You don’t have to agree with Trump to see why that moment mattered.

I left that night convinced.

Marco Rubio in Munich: A Civilizational Reminder

 

A more recent speech that impressed me was delivered by Marco Rubio at the Munich Security Conference, just days after Mark Carney spoke at the same forum.

His message to Europe was straightforward and overdue. The United States is not abandoning its allies, but the partnership has to work both ways.

What stood out to me was how far back he went. He talked about World War II, the Cold War, and the fall of the Berlin Wall. He made the point that Western civilization survived the twentieth century because people were willing to defend it, not just militarily, but culturally and politically.

He went straight to the hard topics. Factories disappearing. Borders not being enforced. Letting other countries take over key industries. He talked about today’s threats, from Islamist extremism to China and Putin, as part of a much longer story, not a series of isolated emergencies.

The reaction in the room said a lot. People seemed relieved. It felt like an honest conversation, not a lecture.

Why These Speeches Stay

These speeches stay with me for different reasons, but they have one thing in common. They came at the right moment.

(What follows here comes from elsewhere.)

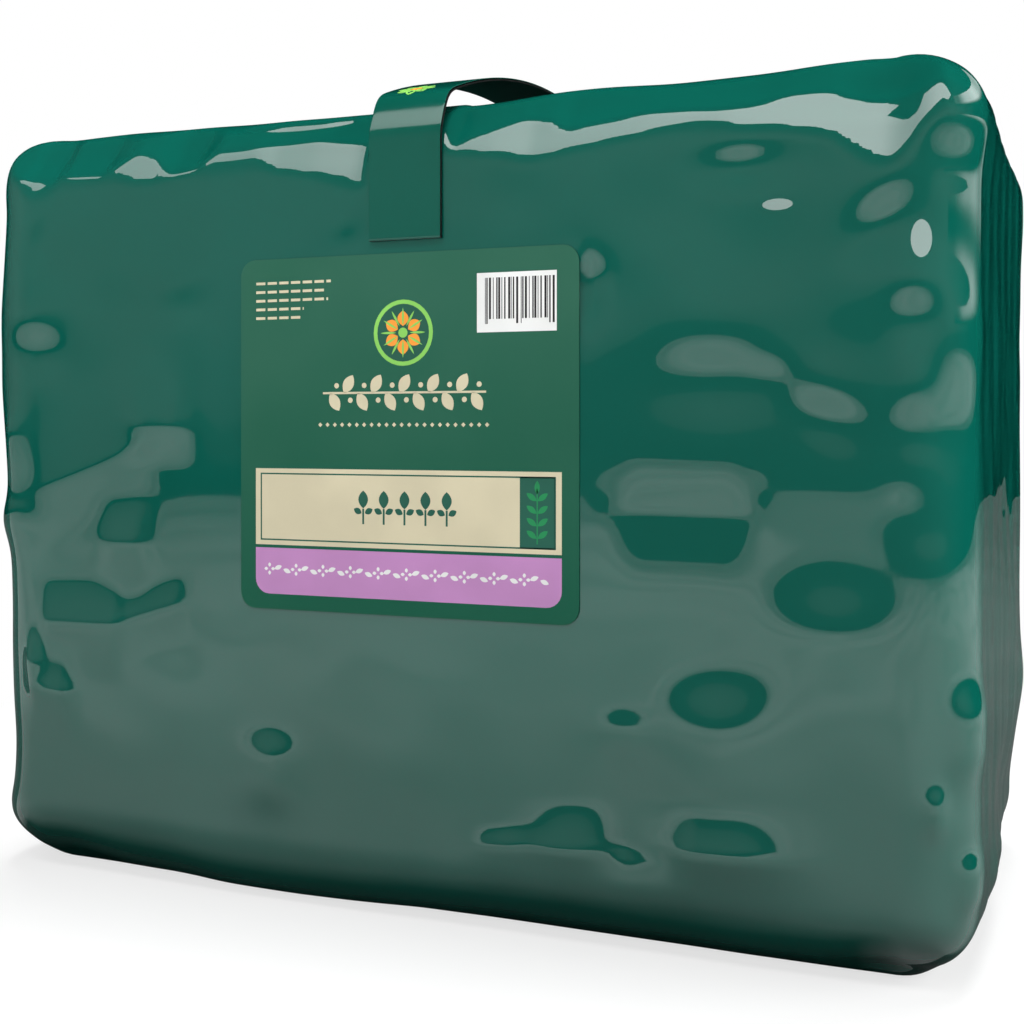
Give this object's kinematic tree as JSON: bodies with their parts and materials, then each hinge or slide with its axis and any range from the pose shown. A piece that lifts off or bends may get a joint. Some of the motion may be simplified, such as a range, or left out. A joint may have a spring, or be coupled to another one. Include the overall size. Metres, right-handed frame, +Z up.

Kennedy told a vulnerable city it would not be abandoned. Trump spoke to voters who felt things were going in the wrong direction and weren’t getting better. Rubio reminded allies that nothing lasts on its own and that it takes effort to hold things together.

Most political speeches fade because they don’t say very much. They’re careful and forgettable. The ones that last are the ones that actually say something when it matters.

That’s why we remember them.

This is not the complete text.